After some discussion, the Competition Authority published a statement clarifying the rules on submitting a merger notification based on the serious intent to implement a transaction (eg, in the form of a letter of intent or a memorandum of understanding). The rules include the following:
- The applicant can submit the notification on the basis of the document manifesting serious intent;
- There is no deadline for submitting the notification on the basis of serious intent; and
- The document must be signed by both parties (acquirer and seller).
The authority pointed out that, when notifying a concentration on the basis of serious intent, the undertakings concerned assume the risk of any consequence that may result from the implementation of the concentration contrary to the authority's decision.
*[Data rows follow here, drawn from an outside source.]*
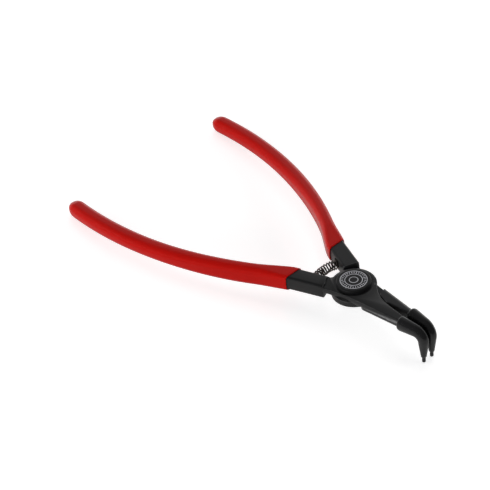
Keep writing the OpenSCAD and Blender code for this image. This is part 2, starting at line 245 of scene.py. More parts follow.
def select_edges(piece, test):
    """Opens a piece in edit mode with the edges selected whose two ends pass a test."""
    edit(piece)
    bpy.ops.mesh.select_all(action="DESELECT")
    bpy.ops.mesh.select_mode(type="EDGE")
    leave()
    points = piece.data.vertices
    for edge in piece.data.edges:
        edge.select = test(points[edge.vertices[0]].co, points[edge.vertices[1]].co)
    bpy.ops.object.mode_set(mode="EDIT")


def modify(piece, kind, **values):
    """Adds a modifier, sets its values and applies it."""
    make_active(piece)
    modifier = piece.modifiers.new(kind.title(), kind)
    for name, value in values.items():
        setattr(modifier, name, value)
    bpy.ops.object.modifier_apply(modifier=modifier.name)


def cut(piece, tool, operation="DIFFERENCE"):
    """Cuts a piece with a tool, or joins the two, and throws the tool away."""
    modify(piece, "BOOLEAN", operation=operation, solver="EXACT", object=tool)
    bpy.data.objects.remove(tool)


def clean(piece):
    """Merges double points and turns every face outwards."""
    edit(piece)
    bpy.ops.mesh.remove_doubles(threshold=WELD)
    bpy.ops.mesh.normals_make_consistent(inside=False)
    leave()


def mirror(piece, scale):
    """Mirrors a piece in the tool's own axes."""
    edit(piece)
    bpy.ops.transform.resize(value=scale, center_override=(0.0, 0.0, 0.0))
    bpy.ops.mesh.flip_normals()
    leave()


def disc(name, radius, depth, bottom, sides=ROUND_SIDES):
    """An upright cylinder round the rivet's axis that stands on a height."""
    deselect()
    bpy.ops.mesh.primitive_cylinder_add(vertices=sides, radius=radius, depth=depth,
                                        location=(0.0, 0.0, bottom + depth / 2))
    piece = bpy.context.object
    piece.name = name
    settle()
    return piece


def bar(name, sides, steps, place):
    """A closed bar: a cylinder cut into rings, each point of which goes to its own place.
    place takes the number of the side and of the ring."""
    piece = disc(name, 1.0, 1.0, 0.0, sides)
    select_edges(piece, lambda a, b: abs(a.z - b.z) > 0.5)
    bpy.ops.mesh.subdivide(number_cuts=steps - 1)
    leave()
    for vertex in piece.data.vertices:
        # a cylinder's first point lies on +Y, so the sides are counted from there
        turn = (math.atan2(vertex.co.y, vertex.co.x) / math.tau - 0.25) * sides
        vertex.co = place(round(turn) % sides, round(vertex.co.z * steps))
    clean(piece)
    return piece


class Pen:
    """Draws an outline in the tool's plane: a vertex that is extruded and spun along."""

    def __init__(self, name, start):
        deselect()
        bpy.ops.mesh.primitive_plane_add(size=MM, enter_editmode=True)
        self.piece = bpy.context.object
        self.piece.name = name
        bpy.ops.mesh.select_mode(type="VERT")
        bpy.ops.mesh.select_all(action="SELECT")
        bpy.ops.mesh.merge(type="CENTER")
        bpy.ops.transform.translate(value=start)
        self.at = start

    def line(self, end):
        bpy.ops.mesh.extrude_vertices_move(TRANSFORM_OT_translate={"value": end - self.at})
        self.at = end

    def arc(self, centre, turn, steps):
        """Turns anticlockwise round a centre, by an angle that may be negative."""
        bpy.ops.mesh.spin(steps=steps, angle=-turn, center=centre, axis=(0.0, 0.0, 1.0))
        self.at = centre + Matrix.Rotation(turn, 3, "Z") @ (self.at - centre)

    def raise_plate(self, bottom, top):
        """Closes the outline and extrudes it between two heights."""
        bpy.ops.mesh.select_all(action="SELECT")
        bpy.ops.mesh.remove_doubles(threshold=PEN_WELD)
        bpy.ops.mesh.edge_face_add()
        bpy.ops.transform.translate(value=(0.0, 0.0, bottom))
        bpy.ops.mesh.extrude_region_move(
            TRANSFORM_OT_translate={"value": (0.0, 0.0, top - bottom)})
        leave()
        clean(self.piece)
        return self.piece


def smooth(piece, sharpest=35.0, weight="FACE_AREA"):
    """Smooth shading with flat faces kept flat."""
    make_active(piece)
    bpy.ops.object.shade_smooth_by_angle(angle=math.radians(sharpest))
    modify(piece, "WEIGHTED_NORMAL", mode=weight, keep_sharp=True)


def set_down(piece, mirrored=False):
    """Takes a finished piece from the tool's own axes to where the model lies."""
    if mirrored:
        mirror(piece, (1.0, -1.0, 1.0))
    make_active(piece)
    piece.matrix_world = tool_to_row
    settle()


# ---- the shape of a lever, drawn for the +Y side ---------

def ray(turn):
    return Vector((math.cos(turn), math.sin(turn), 0.0))


def backwards(turn):
    """The way a neck or handle runs."""
    return Vector((-math.cos(turn), math.sin(turn), 0.0))


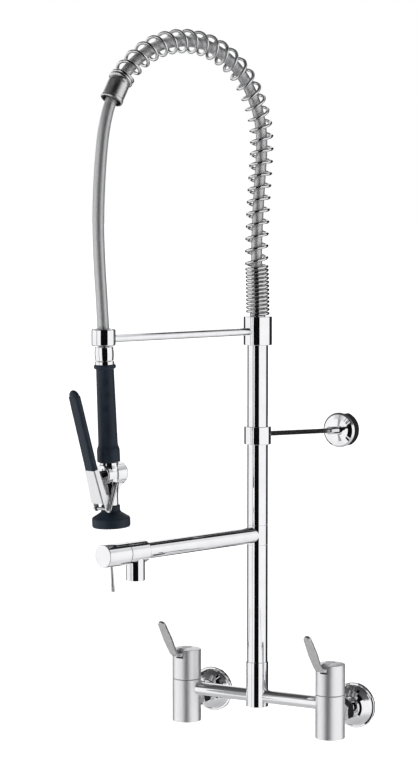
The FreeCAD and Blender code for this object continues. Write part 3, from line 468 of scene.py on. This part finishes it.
def add_flag(name, azimuth, distance, width, heights, grey):
    """Dark upright card round the riser, seen only in reflections."""
    towards = math.radians(azimuth + FLAG_ZERO)
    centre = RISER + Vector((math.cos(towards) * distance, math.sin(towards) * distance, sum(heights) / 2))
    facing = RISER + Vector((0, 0, centre.z)) - centre
    card = panel(name, centre, facing, width, heights[1] - heights[0])
    card.data.materials.append(flat_material(name + "_cloth", grey))
    card.visible_camera = False
    card.visible_diffuse = False
    card.visible_shadow = False


def sky(nodes, links, height, stops):
    """Grey by height of a direction's end on the unit sphere."""
    lift = nodes.new("ShaderNodeMapRange")
    lift.inputs["From Min"].default_value = -1.0
    ramp = nodes.new("ShaderNodeValToRGB")
    elements = ramp.color_ramp.elements
    while len(elements) < len(stops):
        elements.new(0.5)
    for element, (level, grey) in zip(elements, stops):
        element.position = (level + 1) / 2
        element.color = (grey, grey, grey, 1)
    links.new(height, lift.inputs["Value"])
    links.new(lift.outputs["Result"], ramp.inputs["Fac"])
    return ramp.outputs["Color"]


def mixed(nodes, links, share, first, second):
    mix = nodes.new("ShaderNodeMix")
    mix.data_type = "RGBA"
    links.new(share, mix.inputs["Factor"])
    links.new(first, mix.inputs["A"])
    links.new(second, mix.inputs["B"])
    return mix.outputs["Result"]


def add_world():
    """Bright even tent, with a dark ceiling over its front half, and white where the camera looks."""
    world = bpy.data.worlds.new("tent")
    world.use_nodes = True
    nodes, links = world.node_tree.nodes, world.node_tree.links
    direction = nodes.new("ShaderNodeTexCoord")
    split = nodes.new("ShaderNodeSeparateXYZ")
    links.new(direction.outputs["Generated"], split.inputs["Vector"])
    front = sky(nodes, links, split.outputs["Z"], FRONT_TENT)
    back = sky(nodes, links, split.outputs["Z"], BACK_TENT)
    behind = nodes.new("ShaderNodeMapRange")
    behind.inputs["From Min"].default_value = TENT_BLEND[0]
    behind.inputs["From Max"].default_value = TENT_BLEND[1]
    links.new(split.outputs["Y"], behind.inputs["Value"])
    tent = mixed(nodes, links, behind.outputs["Result"], front, back)
    white = nodes.new("ShaderNodeRGB")
    white.outputs["Color"].default_value = (1, 1, 1, 1)
    seen = nodes.new("ShaderNodeLightPath")
    shown = mixed(nodes, links, seen.outputs["Is Camera Ray"], tent, white.outputs["Color"])
    links.new(shown, nodes["Background"].inputs["Color"])
    nodes["Background"].inputs["Strength"].default_value = 1.0
    bpy.context.scene.world = world


def add_key_light():
    """Soft light from high on the left, which isn't mirrored in the chrome."""
    data = bpy.data.lights.new("key", "AREA")
    data.shape = "SQUARE"
    data.size = KEY_SIZE
    data.energy = KEY_POWER
    light = bpy.data.objects.new("key", data)
    light.location = KEY_PLACE
    light.rotation_euler = (KEY_PLACE - KEY_TARGET).to_track_quat("Z", "Y").to_euler()
    light.visible_glossy = False
    bpy.context.scene.collection.objects.link(light)


add_camera()
add_hose()
add_return_spring()
dress_cad()
add_floor()
for flag in FLAGS:
    add_flag(*flag)
add_world()
add_key_light()
bpy.context.scene.view_settings.view_transform = "Standard"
If a letter of intent (or another document expressing serious intent) differs from the final agreement entered into by the parties following the authority's decision, the parties risk fines.
This means that should a letter of intent be inconsistent with the final agreement regarding facts based on which the authority issued its decision (eg, the parties to the transaction, the type of concentration, the mode of acquisition of control or the relevant markets or market shares), the parties are obliged to file a new notification.
For further information on this topic please contact Srdjana Petronijevic at Moravcevic Vojnovic i Partneri in cooperation with Schoenherr by telephone (+381 11 320 26 00) or email (email@example.com). The Moravcevic Vojnovic i Partneri website can be accessed at www.schoenherr.rs.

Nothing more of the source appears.